親が亡くなってから実家を譲り受けた場合は、相続税がかかります。親の存命中に家を譲り受ける場合は、贈与税がかかります。細かな条件があるため、どちらの税金が高くなるかをはっきりさせることは簡単ではありません。税金をできるだけ安く抑えたいという場合には、税理士などの専門家に相談することをおすすめします。
相続してから実家を売却する場合でも、条件によっては、3000万円の特別控除を受けることができます。
実家を解体して有効活用する方法
老朽化した住宅や、あまりに古い住宅は倒壊の危険があります。長く放置し続けると、維持管理に高額の費用がかかってしまうので、早めに取り壊しを検討することをおすすめします。
更地にすると税金が高くなってしまいますが、駐車場やトランクルームの経営、テナントとして利用するなど有効活用することができます。
4.空き家対策特別措置法とは?
正式名称は、「空家等対策の推進に関する特別措置法」という国の法律です。
具体的に何をする法律かというと、自治体の担当者が、持ち主の許可を得なくても空き家の中に入ることができ、管理状態が悪い場合は持ち主にきちんと管理するよう命令することができる。さらに悪質なケースでは、自治体が強制的に解体することができるというものです。

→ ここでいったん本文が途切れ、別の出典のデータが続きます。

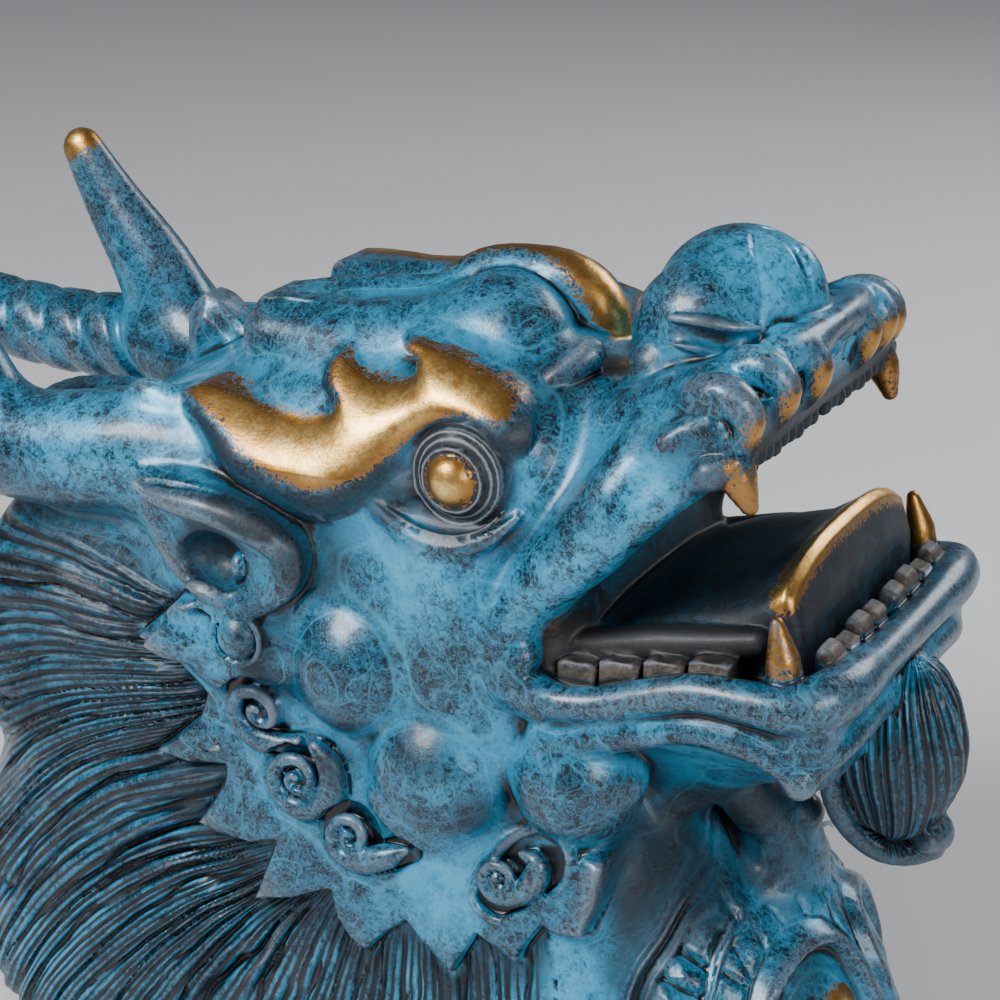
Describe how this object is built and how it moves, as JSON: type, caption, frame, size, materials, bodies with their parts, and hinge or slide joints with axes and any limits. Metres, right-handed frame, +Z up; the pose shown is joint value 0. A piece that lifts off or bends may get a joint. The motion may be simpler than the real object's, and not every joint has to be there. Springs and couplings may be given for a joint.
{
  "type": "guardian beast bust",
  "caption": "Horned open-mouthed guardian beast head with flame mane and armoured chest, a hollow casting cut flat below to stand as a table ornament",
  "frame": {"origin": "middle of the bounding box on the flat underside", "axes": "+X towards the snout, +Y towards the beast's left side, +Z up"},
  "size_m": [0.2084, 0.079, 0.1417],
  "materials": {
    "patinated_copper": "cast copper under a glossy turquoise and dark blue patina, rubbed to gold on brows, eyes, teeth and lips"
  },
  "bodies": {
    "root": {"guardian_bust": "patinated_copper"}
  },
  "joints": []
}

もちろん、住宅を空き家のまま所有することは違法ではありません。ですが、誰も住んでいない住宅をきちんと管理せず、空き家のまま放置していることで、その地域で暮らしている人に大変な迷惑をかけ続けているというケースがあまりにも多いため、このような法律が定められることになりました。
自分の家の隣に、雑草が生い茂り、ごみが放置されたままの空き家があったとしたらどうでしょう? 窓が割れて、空き巣が忍び込んでいたり、不審者が住み着いてしまうかもしれません。壊れた屋根の瓦が、台風で飛ばされてくるかもしれません。もしそうなったとしても、持ち主がそこにいなければ注意することもできませんし、個人の敷地内には、警察でも勝手に立ち入ることはできないのです。
2016年に空き家対策特別措置法が制定されたことで、ようやく、地域に暮らす人の安全を守るための取り組みができるようになりました。
5.まとめ
誰も住んでいない実家を空き家にしないための方法をご紹介しました。
地域の安全のため、空き家を有効活用する取り組みは、今後さらに進められていくことが予想されるので、早めの空き家対策をおすすめします。